*Given material:*

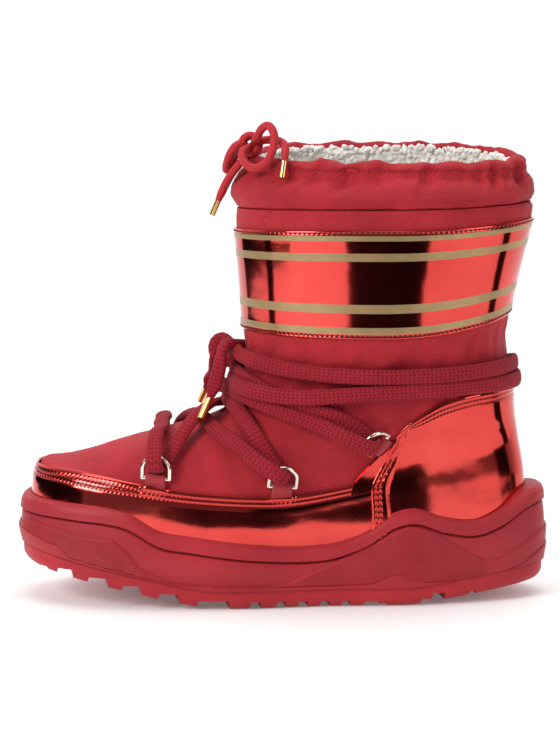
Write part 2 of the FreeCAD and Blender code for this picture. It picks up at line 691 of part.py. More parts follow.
DRAWCORD_KNOT_CENTRE = (-17.0, -12.0, 239.8)
DRAWCORD_KNOT_SIZE = (9.0, 8.0, 9.0)
DRAWCORD_RUNS = {
    "drawcord_outer_lead": ((-17.0, -4.6, 231.4), (-15.4, 1.4, 235.0), (-14.8, -0.5, 241.2),
                            (-14.8, -8.0, 241.8)),
    "drawcord_inner_lead": ((-17.2, 6.0, 232.4), (-19.8, 2.6, 237.2), (-19.0, -8.0, 237.8)),
    "drawcord_near_loop": ((-14.6, -16.0, 241.8), (-13.4, -21.5, 243.4), (-11.5, -24.5, 247.8),
                           (-7.6, -27.0, 250.4), (-4.4, -30.5, 246.0), (-4.6, -33.6, 238.8),
                           (-7.6, -34.8, 231.6), (-13.6, -32.4, 227.2), (-19.6, -28.8, 229.4),
                           (-21.8, -23.5, 235.6), (-19.2, -16.0, 237.6)),
    "drawcord_far_loop": ((-21.5, -14.0, 241.8), (-26.8, -13.0, 241.0), (-31.0, -6.5, 236.3),
                          (-32.8, 1.0, 229.0), (-31.5, 7.2, 226.4), (-28.4, 7.6, 231.0),
                          (-26.4, 2.2, 235.8), (-25.6, -5.4, 237.2), (-21.5, -11.8, 237.2)),
    "drawcord_front_tail": ((-19.0, -13.6, 235.3), (-20.6, -13.6, 232.0), (-27.4, -11.0, 224.0),
                            (-31.4, -9.5, 216.4), (-34.0, -8.5, 210.5)),
    "drawcord_side_tail": ((-12.5, -12.6, 241.4), (-8.4, -14.6, 242.2), (-2.6, -22.0, 242.0),
                           (1.0, -31.5, 240.2), (1.2, -36.6, 236.2), (0.6, -37.6, 231.6)),
}


def lace_route(places, fittings, knot_end):
    route = []
    for place in places:
        if place[0] == "ring":
            route.extend(fittings[place[1], place[2]].lace_turn())
        elif place[0] == "front":
            route.append(on_round(0.0, *place[1:]))
        elif place[0] == "round":
            route.append(on_round(*place[1:]))
        elif place[0] == "back":
            route.append(on_round(0.5, *place[1:]))
        else:
            route.append(on_boot(*place))
    route[0].y = 0.0
    level_start = Vector(route[0].x, math.copysign(LACE, route[1].y), route[0].z)
    return route[:1] + [level_start] + route[1:] + [knot_end]


def trimmed(solid, *others):
    """A cord cut back to the faces of what it runs into."""
    return max(solid.cut(list(others)).Solids, key=lambda piece: piece.Volume)


def knot(centre, size):
    low = [c - s / 2 for c, s in zip(centre, size)]
    block = box(low, [c + s / 2 for c, s in zip(centre, size)])
    return block.makeFillet(2.2, block.Edges)


def aglet(route, diameter, length):
    """Metal tip that carries on from the end of a cord."""
    end = Vector(*route[-1])
    direction = end - Vector(*route[-2])
    return Part.makeCylinder(diameter / 2, length, end, direction)


def vectors(points):
    return [Vector(*p) for p in points]


def build_lace(fittings):
    nodes = {"lace_knot": knot(LACE_KNOT_CENTRE, LACE_KNOT_SIZE)}
    for name, places, side in (("outer", OUTER_HALF, -1), ("inner", INNER_HALF, 1)):
        end = Vector(*LACE_KNOT_CENTRE) + Vector(0, side * LACE_KNOT_SIZE[1] / 2, 0)
        route = lace_route(places, fittings, end)
        half = tube("lace_%s_half" % name, route, LACE)
        nodes["lace_%s_half" % name] = trimmed(half, nodes["lace_knot"])
        tail = LACE_TAILS[name]
        strand = tube("lace_%s_tail" % name, vectors(tail), LACE)
        nodes["lace_%s_tail" % name] = trimmed(strand, nodes["lace_knot"])
        nodes["lace_%s_aglet" % name] = aglet(tail, LACE_AGLET, LACE_AGLET_LENGTH)
    return nodes


def build_drawcord():
    nodes = {"drawcord_knot": knot(DRAWCORD_KNOT_CENTRE, DRAWCORD_KNOT_SIZE)}
    starts = {"drawcord_outer_lead": 0.05, "drawcord_inner_lead": 0.95}
    ring = []
    count = 23
    first, last = starts["drawcord_outer_lead"], starts["drawcord_inner_lead"]
    step = (last - first) / count
    for k in range(count + 1):
        here = tunnel_centre(first + step * k)
        if 0 < k < count:
            chord = tunnel_centre(first + step * (k - 0.5)) + tunnel_centre(first + step * (k + 0.5))
            here = here * 2 - chord * 0.5
        ring.append(here)
    nodes["drawcord_ring"] = tube("drawcord_ring", ring, DRAWCORD)
    for name, points in DRAWCORD_RUNS.items():
        route = vectors(points)
        if name in starts:
            route = [tunnel_centre(starts[name])] + route
        nodes[name] = trimmed(tube(name, route, DRAWCORD), nodes["drawcord_knot"], nodes["drawcord_ring"])
    for name in ("front", "side"):
        tail = DRAWCORD_RUNS["drawcord_%s_tail" % name]
        nodes["drawcord_%s_aglet" % name] = aglet(tail, DRAWCORD_AGLET, DRAWCORD_AGLET_LENGTH)
    return nodes


# ---------------------------------------------------------------- the whole boot
def build():
    nodes = {"outsole": build_outsole(), "cup_sidewall": build_sidewall()}
    nodes.update(build_bottoming())
    nodes["vamp_shell"] = skin_ring(0, THROAT - 0.02, 0.0, -FABRIC, 25)
    nodes["shaft_shell"] = skin_ring(THROAT, FOLD - 0.02, 0.0, -FABRIC, 10)
    nodes["collar_sleeve"] = skin_ring(FOLD, TOP, 0.0, -1.0, 8)
    nodes["collar_casing"] = build_casing()
    nodes["lining_foot"] = skin_ring(0.12, THROAT - 0.02, LINING_OUTSIDE, LINING_INSIDE, 25)
    nodes["lining_shaft"] = skin_ring(THROAT, TOP - 0.4, LINING_OUTSIDE, LINING_INSIDE, 14)
    nodes["mudguard"] = build_mudguard()
    nodes["heel_cover"] = build_heel_cover()
    nodes["shaft_band"] = skin_ring(8, 9, COVER_OUTSIDE, COVER_INSIDE, 6)
    nodes.update(build_stiffeners())
    fittings = {}
    for side, sign in SIDES.items():
        for which, (x, z, turn) in RING_PLACES.items():
            fitting = Fitting(x, z, turn, sign)
            fittings[side, which] = fitting
            name = "%s_%s" % (side, which)
            nodes["ring_" + name] = build_ring(fitting)
            nodes["tab_" + name] = build_tab(fitting, TAB_DROP[which])
            pin = [round(v / 1000, 6) for v in fitting.origin]
            print("hinge", name, pin, [round(v, 5) for v in fitting.bar])
    nodes.update(build_lace(fittings))
    nodes.update(build_drawcord())
    for name, solid in nodes.items():
        solid.exportStep("parts/%s.step" % name)
    return nodes


BUILT = build()
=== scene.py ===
"""Looks of the laced snow boot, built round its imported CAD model.

Shapes are worked out in millimetres, on the same form as the CAD upper, and stored in metres.
+Z is up, the toe points towards -X and the outer side of the left boot towards -Y.
"""
import math

import bmesh
import bpy
import numpy as np
from mathutils import Matrix, Vector, kdtree, noise


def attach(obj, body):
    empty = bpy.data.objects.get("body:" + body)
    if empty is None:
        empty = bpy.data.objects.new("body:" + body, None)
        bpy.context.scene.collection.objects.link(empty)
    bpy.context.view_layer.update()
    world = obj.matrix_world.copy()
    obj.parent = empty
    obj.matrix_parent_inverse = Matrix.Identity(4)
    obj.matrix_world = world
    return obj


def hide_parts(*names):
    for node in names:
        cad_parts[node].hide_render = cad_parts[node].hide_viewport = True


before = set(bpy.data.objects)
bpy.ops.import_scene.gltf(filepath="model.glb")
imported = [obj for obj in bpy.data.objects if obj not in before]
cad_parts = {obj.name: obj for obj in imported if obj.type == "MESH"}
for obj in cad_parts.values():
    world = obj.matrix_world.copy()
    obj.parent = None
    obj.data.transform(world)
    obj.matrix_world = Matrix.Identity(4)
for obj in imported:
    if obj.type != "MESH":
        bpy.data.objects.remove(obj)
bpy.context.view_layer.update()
MM = 0.001

# ---------------------------------------------------------------- the boot's form, as in the CAD part
RINGS = np.array((
    (-128.0, 21.5, 127.5, 21.5, 21.5, -48.0, 44.0, 2.30, 2.6, 0.10, 0.14, 0.75, 0.0),
    (-132.2, 38.0, 128.8, 38.0, 38.0, -48.0, 46.3, 2.30, 2.6, 0.09, 0.14, 0.45, 0.0),
    (-129.6, 70.2, 126.8, 63.0, 58.5, -46.0, 45.2, 2.25, 2.6, 0.08, 0.13, 0.00, 0.0),
    (-117.0, 73.4, 125.4, 73.0, 67.5, -38.0, 43.2, 2.10, 2.6, 0.06, 0.11, 0.00, 0.0),
    (-90.0, 81.2, 123.8, 81.5, 77.0, -18.0, 41.6, 2.05, 2.5, 0.03, 0.08, 0.00, 0.0),
    (-58.0, 89.8, 122.4, 90.0, 87.0, 5.0, 41.6, 2.05, 2.4, 0.00, 0.04, 0.00, 0.0),
    (-30.0, 100.5, 121.2, 99.5, 98.5, 35.0, 42.8, 2.10, 2.3, 0.00, 0.00, 0.00, 0.0),
    (-23.2, 120.0, 120.2, 121.0, 119.5, 47.0, 46.0, 2.20, 2.2, 0.00, 0.00, 0.00, 0.0),
    (-21.0, 143.0, 120.0, 152.0, 141.5, 50.0, 50.0, 2.20, 2.2, 0.00, 0.00, 0.00, 0.0),
    (-24.6, 196.0, 131.0, 202.0, 197.0, 52.0, 55.0, 2.20, 2.2, 0.00, 0.00, 0.00, 0.0),
    (-24.4, 206.0, 130.8, 209.8, 206.8, 52.0, 55.0, 2.20, 2.2, 0.00, 0.00, 0.00, 0.0),
    (-27.6, 213.5, 132.8, 215.4, 214.0, 52.0, 56.5, 2.20, 2.2, 0.00, 0.00, 0.00, 0.8),
    (-26.4, 221.0, 132.3, 220.6, 221.5, 52.5, 53.5, 2.20, 2.2, 0.00, 0.00, 0.00, 2.6),
    (-20.5, 227.2, 128.6, 225.4, 227.5, 53.0, 46.0, 2.20, 2.2, 0.00, 0.00, 0.00, 4.5),
))
FOLD = 10.0
TOP = 13.0
GIRTH = 640.0
RIM_EDGE = ((-142, 55), (-107, 53.5), (-82, 50.5), (-64, 41), (-50, 38.3), (-15, 33.6), (22, 32.8),
            (44, 40), (58, 49), (70, 51), (84, 46.3), (101, 44), (115, 48.5), (129, 57), (142, 60))
MUDGUARD_EDGE = ((-134, 70.3), (-108, 68.9), (-79, 64.8), (-43, 60), (-5, 58), (15, 59.6), (50, 66.2))
HEEL_EDGE = ((50.4, 72), (55, 83), (63, 94.5), (75.7, 103.5), (90, 109), (106, 111.6), (116, 112.5))
SPLIT_FOOT = (43.2, 24.0)
SPLIT_HEAD = (50.0, 71.0)


def curve_between(rows, i, t):
    """Smooth curve through rows of numbers, a share t of the way from row i to the next one."""
    last = len(rows) - 1
    p, q, r, s = (rows[min(max(i + k, 0), last)] for k in (-1, 0, 1, 2))
    return q + 0.5 * t * (r - p + t * (2 * p - 5 * q + 4 * r - s + t * (3 * (q - r) + s - p)))


def blended_row(at):
    """The form's row of numbers at a real row number."""
    i = min(max(int(at), 0), len(RINGS) - 2)
    return curve_between(RINGS, i, at - i)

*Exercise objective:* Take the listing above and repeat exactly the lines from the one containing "nodes.update(build_drawcord())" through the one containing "bpy.context.scene.collection.objects.link(empty)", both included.

*Solution to this task:*
    nodes.update(build_drawcord())
    for name, solid in nodes.items():
        solid.exportStep("parts/%s.step" % name)
    return nodes


BUILT = build()
=== scene.py ===
"""Looks of the laced snow boot, built round its imported CAD model.

Shapes are worked out in millimetres, on the same form as the CAD upper, and stored in metres.
+Z is up, the toe points towards -X and the outer side of the left boot towards -Y.
"""
import math

import bmesh
import bpy
import numpy as np
from mathutils import Matrix, Vector, kdtree, noise


def attach(obj, body):
    empty = bpy.data.objects.get("body:" + body)
    if empty is None:
        empty = bpy.data.objects.new("body:" + body, None)
        bpy.context.scene.collection.objects.link(empty)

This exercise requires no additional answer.